Problem to work on:
Reproduce, please, only the lines from the first line below to the line containing "return fork.fuse(axle).removeSplitter()", inclusive.

+++

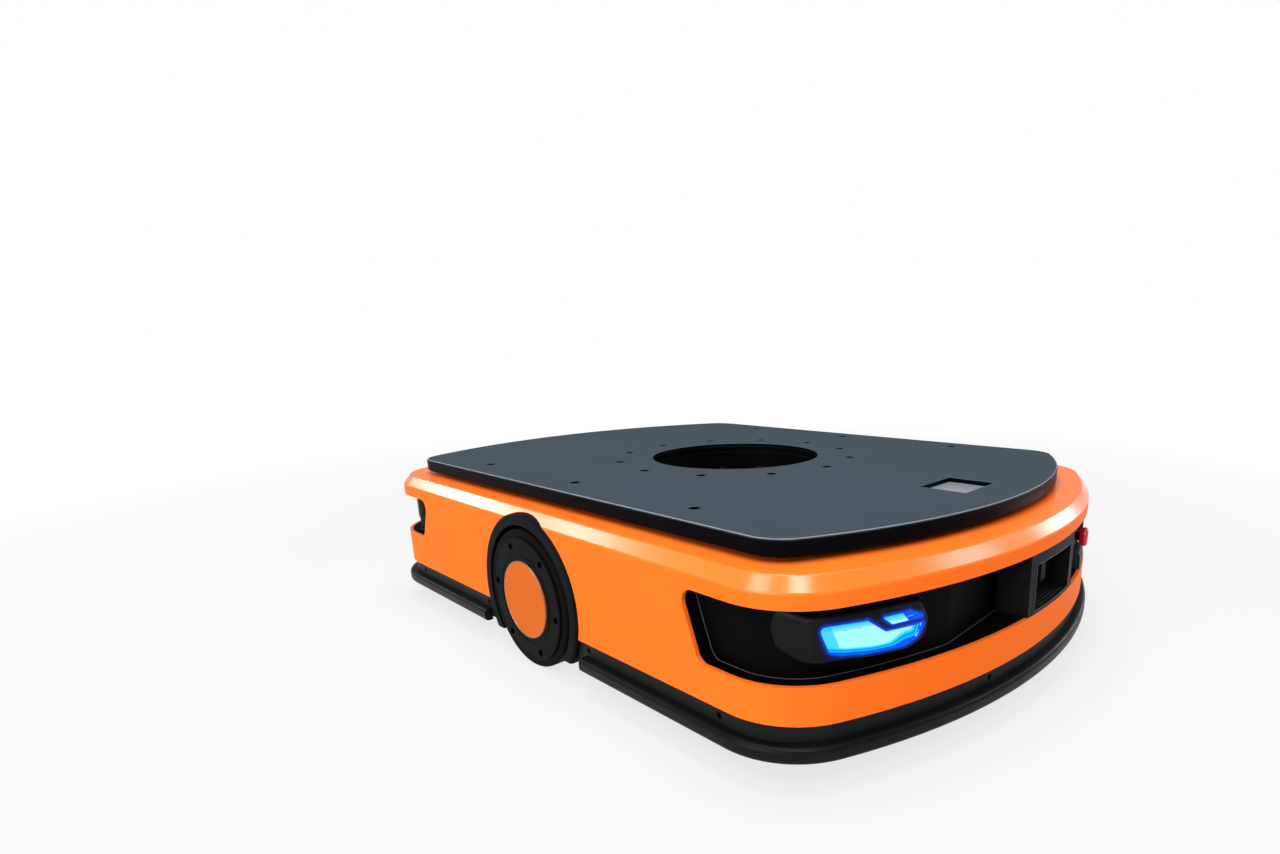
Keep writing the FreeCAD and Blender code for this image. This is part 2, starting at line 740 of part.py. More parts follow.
def make_caster_fork(sx, sy):
    """Fork that trails behind its kingpin, with the wheel's axle fixed in it."""
    x, y = sx * caster_x, sy * caster_y
    wheel_x = x - caster_trail
    half = caster_wheel_width / 2 + fork_gap + fork_wall
    nut_base = fork_top + 2 * fork_gap + caster_plate_thickness
    crown = rod(fork_crown_radius, fork_wall, Vector(x, y, fork_top - fork_wall))
    pin = rod(kingpin_radius, nut_base - fork_top + nut_thickness, Vector(x, y, fork_top))
    nut = rod(kingpin_radius + nut_margin, nut_thickness, Vector(x, y, nut_base))
    fork = crown.fuse([pin, nut])
    for s in (-1, 1):
        y0, y1 = sorted((y + s * half, y + s * (half - fork_wall)))
        low = Vector(wheel_x, y0, caster_wheel_radius)
        corners = [Vector(wheel_x - fork_blade_end, y0, caster_wheel_radius),
                   Vector(wheel_x + fork_blade_end, y0, caster_wheel_radius),
                   Vector(x + fork_blade_top, y0, fork_top), Vector(x - fork_blade_top, y0, fork_top)]
        blade = polygon_prism(corners, Vector(0, fork_wall, 0))
        fork = fork.fuse([blade, rod(fork_blade_end, fork_wall, low, Vector(0, 1, 0))])
    axle = rod(caster_axle_radius, 2 * half, Vector(wheel_x, y - half, caster_wheel_radius), Vector(0, 1, 0))
    return fork.fuse(axle).removeSplitter()


def make_caster_wheel(sx, sy):
    x, y = sx * caster_x - caster_trail, sy * caster_y
    base = Vector(x, y - caster_wheel_width / 2, caster_wheel_radius)
    wheel = rod(caster_wheel_radius, caster_wheel_width, base, Vector(0, 1, 0))
    wheel = wheel.makeFillet(3.0, [e for e in wheel.Edges if e.BoundBox.YLength < 0.01])
    return wheel.cut(rod(caster_axle_radius + running_gap, caster_wheel_width, base, Vector(0, 1, 0)))


# ---------------------------------------------------------------- lidar
def lidar_spot(height=0.0):
    """Point on the scanner's axis, at a height above the front slot's floor."""
    return Vector(lidar_x, lidar_y, front_slot_bottom + height)


def make_lidar_base():
    solid = rod(lidar_radius + lidar_base_margin, lidar_base_height, lidar_spot())
    return solid.fuse(rod(lidar_spindle_radius, lidar_base_height + lidar_spindle_height, lidar_spot()))


def make_lidar_cover():
    height = slot_top - front_slot_bottom - lidar_base_height
    base = lidar_spot(lidar_base_height)
    solid = rod(lidar_radius, height, base)
    return solid.cut(rod(lidar_radius - lidar_wall, height - lidar_wall, base))


def make_lidar_rotor():
    base = lidar_spot(lidar_base_height + lidar_rotor_lift)
    rotor = rod(lidar_rotor_radius, lidar_rotor_height, base)
    mirror = box(base.x + lidar_mirror_offset, base.x + lidar_rotor_radius,
                 base.y - lidar_rotor_radius, base.y + lidar_rotor_radius,
                 base.z + lidar_mirror_margin, base.z + lidar_rotor_height - lidar_mirror_margin)
    return rotor.cut(mirror).cut(rod(lidar_spindle_radius + running_gap, lidar_spindle_height, base))


# ---------------------------------------------------------------- control panel
def end_turned(shape, y, z, end=front, inset=0.0):
    """Moves a shape built along +X at the origin to the end arc, facing outwards."""
    angle = math.degrees(math.asin(y / body_end_radius))
    shape.rotate(Vector(0, 0, 0), Vector(0, 0, 1), angle)
    shape.translate(Vector(end_x(y, inset), y, z))
    if end == rear:
        shape = shape.mirror(Vector(0, 0, 0), Vector(1, 0, 0))
    return shape


def stop_neck_bore(grow=0.0):
    reach = console_inset + 2 * stop_neck_length
    return rod(stop_neck_radius + grow, 2 * reach, Vector(-reach, 0, 0), Vector(1, 0, 0))


def button_bore():
    return rod(button_radius + running_gap, 2 * button_length, Vector(-button_length, 0, 0), Vector(1, 0, 0))


def make_control_panel():
    ring = body_ring(panel_inset, panel_inset + panel_thickness, shell_bottom, panel_top)
    panel = ring.common(panel_cutter())
    cuts = [end_turned(stop_neck_bore(), stop_y, stop_z)]
    for y in button_y:
        cuts.append(end_turned(button_bore(), y, button_z))
    return panel.cut(Part.makeCompound(cuts))


def make_stop_badge():
    """Plate behind the stop button: square at one end, slanted at the other."""
    z0 = shell_bottom + badge_margin
    z1 = panel_top - badge_margin
    points = [Vector(0, badge_inner_y, z0), Vector(0, badge_bottom_y, z0),
              Vector(0, badge_top_y, z1), Vector(0, badge_inner_y, z1)]
    outline = polygon_prism(points, Vector(far, 0, 0))
    corners = [e for e in outline.Edges if e.BoundBox.YLength < 0.01 and e.BoundBox.ZLength < 0.01]
    outline = outline.makeFillet(badge_corner_radius, corners)
    badge = body_ring(panel_inset - badge_thickness, panel_inset - film_gap, z0, z1).common(outline)
    return badge.cut(end_turned(stop_neck_bore(), stop_y, stop_z))


def make_button_bezel():
    """Pill-shaped surround with one hole for each button."""
    radius = button_radius + bezel_margin
    y0, y1 = min(button_y), max(button_y)
    pill = box(0, far, y0, y1, button_z - radius, button_z + radius)
    for y in (y0, y1):
        pill = pill.fuse(rod(radius, far, Vector(0, y, button_z), Vector(1, 0, 0)))
    ring = body_ring(panel_inset - bezel_proud, panel_inset, button_z - radius, button_z + radius)
    bezel = ring.common(pill)
    holes = []
    for y in button_y:
        holes.append(end_turned(button_bore(), y, button_z))
    return bezel.cut(Part.makeCompound(holes))


def round_front_rim(solid, back_x, radius):
    """Rounds the edge of a round face that lies in front of back_x."""
    rim = [e for e in solid.Edges if e.BoundBox.XLength < 0.01 and e.BoundBox.XMin > back_x + radius]
    return solid.makeFillet(radius, rim)


def make_button(y):
    top = -panel_inset + button_height + bezel_proud
    cap = rod(button_radius, button_length, Vector(top - button_length, 0, 0), Vector(1, 0, 0))
    return end_turned(round_front_rim(cap, top - button_length, button_edge_radius), y, button_z)


def make_stop_collar(y, z, end, face):
    """Fixed collar with a neck that holds the stem; face is its seat along the normal."""
    along = Vector(1, 0, 0)
    collar = rod(stop_collar_radius, stop_collar_height, Vector(face, 0, 0), along)
    collar = round_front_rim(collar, face, collar_edge_radius)
    neck = rod(stop_neck_radius, stop_neck_length, Vector(face - stop_neck_length, 0, 0), along)
    bore_start = Vector(face - 2 * stop_neck_length, 0, 0)
    bore = rod(stop_stem_radius + running_gap, 4 * stop_neck_length, bore_start, along)
    return end_turned(collar.fuse(neck).cut(bore), y, z, end)


def make_stop_stem(y, z, end, face):
    top = stop_head_base(face) + stop_head_height / 2
    stem = rod(stop_stem_radius, stop_stem_length, Vector(top - stop_stem_length, 0, 0), Vector(1, 0, 0))
    return end_turned(stem, y, z, end)


def stop_head_base(face):
    return face + stop_collar_height + stop_travel + stop_rest_gap


def make_stop_head(y, z, end, face):
    base = stop_head_base(face)
    head = rod(stop_head_radius, stop_head_height, Vector(base, 0, 0), Vector(1, 0, 0))
    head = round_front_rim(head, base, stop_edge_radius)
    socket = rod(stop_stem_radius + running_gap, stop_head_height / 2 + running_gap, Vector(base, 0, 0),
                 Vector(1, 0, 0))
    return end_turned(head.cut(socket), y, z, end)


# ---------------------------------------------------------------- rear docking bay
def slot_block(inset, y0, y1, z0, z1):
    """Block in the rear slot, from its flat back wall out to an inset of the outline."""
    return body_prism(inset, z0, z1).common(box(-far, -recess_x, y0, y1, z0, z1))


def bay_back_x(inset=0.0):
    return bay_inset + bay_depth + inset - end_x(bay_half_width)


def make_rear_bay_frame():
    """Block across the middle of the rear slot, with the docking recess in it."""
    z0, z1 = rear_slot_bottom, slot_top
    block = slot_block(bay_inset, -bay_half_width, bay_half_width, z0, z1)
    half = bay_half_width - bay_side_bar
    return block.cut(box(-far, bay_back_x(), -half, half, z0 + bay_bottom_bar, z1 - bay_top_bar))


def make_rear_stop_console():
    """Block that carries the rear stop button, with a rounded sill below it."""
    y0, y1 = rear_stop_y - console_width / 2, rear_stop_y + console_width / 2
    z0, z1 = rear_slot_bottom, rear_slot_bottom + console_sill_height
    sill = slot_block(console_sill_inset, y0, y1, z0, z1)
    outline = body_ring(console_sill_inset - 1.0, console_sill_inset + 1.0, z0, z1)
    sill = sill.makeFillet(console_edge_radius, [e for e in level_edges(sill, z1)
                                                 if outline.isInside(e.CenterOfMass, 0.1, True)])
    block = sill.fuse(slot_block(console_inset, y0, y1, z0, slot_top)).removeSplitter()
    return block.cut(end_turned(stop_neck_bore(), rear_stop_y, rear_stop_z, rear))


def make_charge_contacts():
    """Two flat contacts on the back wall of the docking recess."""
    z = (rear_slot_bottom + bay_bottom_bar + slot_top - bay_top_bar) / 2
    solids = []
    for y in (-contact_spacing / 2, contact_spacing / 2):
        solids.append(box(bay_back_x(-contact_height), bay_back_x(),
                          y - contact_width / 2, y + contact_width / 2,
                          z - contact_length / 2, z + contact_length / 2))
    return Part.makeCompound(solids)


# ---------------------------------------------------------------- inner equipment
def equipment_box(end, height):
    """Rounded case on the pan, from the lift columns towards a slot's back wall."""
    half = equipment_width / 2
    x0, x1 = sorted((end * equipment_outer_x, end * equipment_inner_x))
    case = box(x0, x1, -half, half, pan_top, pan_top + height)
    return case.makeFillet(case_edge_radius, [e for e in case.Edges if e.BoundBox.ZLength > height / 2])


def make_upward_camera():
    """Camera that looks up through the centre hole, on its post."""
    z0 = camera_top - camera_height
    case = rod(camera_radius, camera_height, Vector(0, 0, z0))
    case = case.cut(rod(camera_lens_radius, far, Vector(0, 0, camera_top - camera_lens_depth)))
    foot = rod(camera_radius, camera_foot_thickness, Vector(0, 0, pan_top))
    return case.fuse([foot, rod(camera_post_radius, z0 - pan_top, Vector(0, 0, pan_top))])


# ---------------------------------------------------------------- write every node
save("body_shell", make_body_shell())
save("front_slot_liner", make_slot_liner(front))
save("rear_slot_liner", make_slot_liner(rear))
save("headlight_housings", make_at_corners(make_pod))
save("headlight_lenses", make_at_corners(make_lens))
save("chassis_pan", make_chassis_pan())
save("lower_skirt", make_lower_skirt())
save("front_bumper", make_bumper(front))
save("rear_bumper", make_bumper(rear))
save("top_plate", make_top_plate())
save("window_pane", make_window_pane())
save("hole_liner", make_hole_liner())
save("lift_frame", make_lift_frame())
save("lift_rods", make_lift_rods())
save("lift_barrels", make_lift_barrels())
for word, side in (("left", left), ("right", right)):
    save(word + "_tyre", make_tyre(side))
    save(word + "_wheel_disc", make_wheel_disc(side))
    save(word + "_hub_cap", make_hub_cap(side))
    save(word + "_axle", make_axle(side))
    save(word + "_gearbox", make_gearbox(side))
    save(word + "_drive_motor", make_motor(side))
    save(word + "_wheel_arch", make_wheel_arch(side))
save("drive_brackets", make_drive_brackets())
save("caster_plates", make_caster_plates())
for word, sx, sy in caster_places():
    save(word + "_caster_fork", make_caster_fork(sx, sy))
    save(word + "_caster_wheel", make_caster_wheel(sx, sy))
save("lidar_base", make_lidar_base())
save("lidar_cover", make_lidar_cover())
save("lidar_rotor", make_lidar_rotor())
save("control_panel", make_control_panel())
save("stop_badge", make_stop_badge())
save("button_bezel", make_button_bezel())
for word, y in zip(("power", "reset", "brake_release"), button_y):
    save(word + "_button", make_button(y))
stop_face = -panel_inset + badge_thickness
save("front_stop_collar", make_stop_collar(stop_y, stop_z, front, stop_face))
save("front_stop_stem", make_stop_stem(stop_y, stop_z, front, stop_face))
save("front_stop_head", make_stop_head(stop_y, stop_z, front, stop_face))
stop_face = -console_inset
save("rear_stop_collar", make_stop_collar(rear_stop_y, rear_stop_z, rear, stop_face))
save("rear_stop_stem", make_stop_stem(rear_stop_y, rear_stop_z, rear, stop_face))
save("rear_stop_head", make_stop_head(rear_stop_y, rear_stop_z, rear, stop_face))
save("rear_stop_console", make_rear_stop_console())
save("rear_bay_frame", make_rear_bay_frame())
save("charge_contacts", make_charge_contacts())
save("battery_pack", equipment_box(rear, battery_height))
save("controller_box", equipment_box(front, controller_height))
save("upward_camera", make_upward_camera())
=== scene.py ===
import math

import bmesh
import bpy
from mathutils import Matrix, Vector


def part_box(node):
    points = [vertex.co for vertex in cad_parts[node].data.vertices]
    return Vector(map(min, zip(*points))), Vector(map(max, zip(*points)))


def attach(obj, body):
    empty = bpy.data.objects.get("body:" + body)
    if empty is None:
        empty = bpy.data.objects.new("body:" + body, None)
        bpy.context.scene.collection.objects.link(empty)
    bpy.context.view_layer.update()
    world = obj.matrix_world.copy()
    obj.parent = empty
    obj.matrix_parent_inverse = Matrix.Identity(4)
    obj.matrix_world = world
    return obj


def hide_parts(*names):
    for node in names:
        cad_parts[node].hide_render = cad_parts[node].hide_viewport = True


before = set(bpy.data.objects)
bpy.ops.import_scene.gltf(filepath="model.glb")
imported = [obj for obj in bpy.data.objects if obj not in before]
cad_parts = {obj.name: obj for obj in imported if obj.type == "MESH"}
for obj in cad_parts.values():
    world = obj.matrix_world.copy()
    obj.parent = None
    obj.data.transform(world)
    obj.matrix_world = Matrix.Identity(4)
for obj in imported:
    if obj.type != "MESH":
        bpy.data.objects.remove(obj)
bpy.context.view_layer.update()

MM = 0.001
FRONT, REAR = 1, -1
LEFT, RIGHT = 1, -1


# ---- shader maths
class Value:
    """A node's output, so that shader maths reads as plain expressions."""

    def __init__(self, finish, socket):
        self.finish = finish
        self.socket = socket

    def maths(self, operation, *values):
        return self.finish.node("ShaderNodeMath", {"operation": operation}, *values)

    def __add__(self, other):
        return self.maths("ADD", self, other)

    def __radd__(self, other):
        return self.maths("ADD", other, self)

    def __sub__(self, other):
        return self.maths("SUBTRACT", self, other)

    def __rsub__(self, other):
        return self.maths("SUBTRACT", other, self)

    def __mul__(self, other):
        return self.maths("MULTIPLY", self, other)

    def __rmul__(self, other):
        return self.maths("MULTIPLY", other, self)

    def step(self, low, high):
        """0 below low, 1 above high and smooth between them."""
        return self.finish.node("ShaderNodeMapRange", {"interpolation_type": "SMOOTHSTEP"},
                                self, low, high, 0.0, 1.0)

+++

Task output:
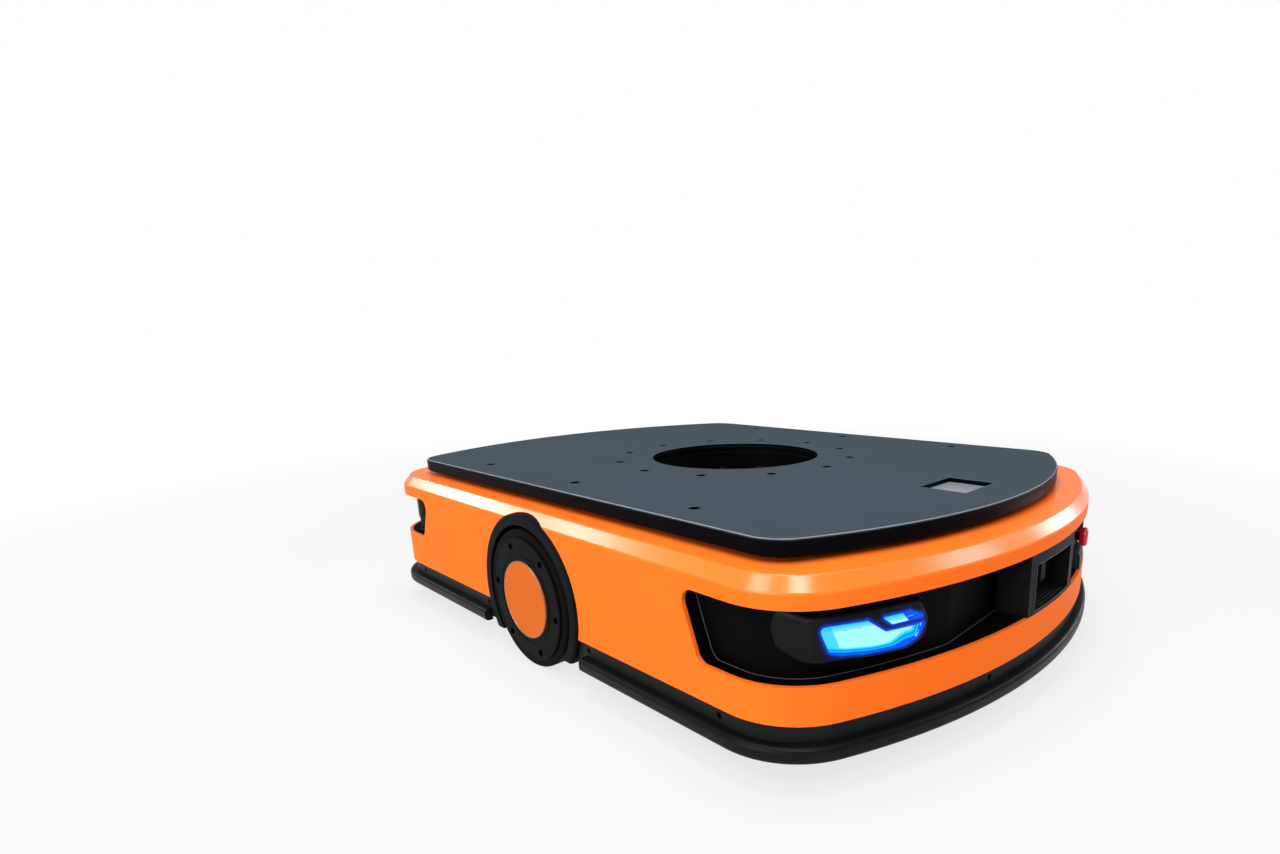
Keep writing the FreeCAD and Blender code for this image. This is part 2, starting at line 740 of part.py. More parts follow.
def make_caster_fork(sx, sy):
    """Fork that trails behind its kingpin, with the wheel's axle fixed in it."""
    x, y = sx * caster_x, sy * caster_y
    wheel_x = x - caster_trail
    half = caster_wheel_width / 2 + fork_gap + fork_wall
    nut_base = fork_top + 2 * fork_gap + caster_plate_thickness
    crown = rod(fork_crown_radius, fork_wall, Vector(x, y, fork_top - fork_wall))
    pin = rod(kingpin_radius, nut_base - fork_top + nut_thickness, Vector(x, y, fork_top))
    nut = rod(kingpin_radius + nut_margin, nut_thickness, Vector(x, y, nut_base))
    fork = crown.fuse([pin, nut])
    for s in (-1, 1):
        y0, y1 = sorted((y + s * half, y + s * (half - fork_wall)))
        low = Vector(wheel_x, y0, caster_wheel_radius)
        corners = [Vector(wheel_x - fork_blade_end, y0, caster_wheel_radius),
                   Vector(wheel_x + fork_blade_end, y0, caster_wheel_radius),
                   Vector(x + fork_blade_top, y0, fork_top), Vector(x - fork_blade_top, y0, fork_top)]
        blade = polygon_prism(corners, Vector(0, fork_wall, 0))
        fork = fork.fuse([blade, rod(fork_blade_end, fork_wall, low, Vector(0, 1, 0))])
    axle = rod(caster_axle_radius, 2 * half, Vector(wheel_x, y - half, caster_wheel_radius), Vector(0, 1, 0))
    return fork.fuse(axle).removeSplitter()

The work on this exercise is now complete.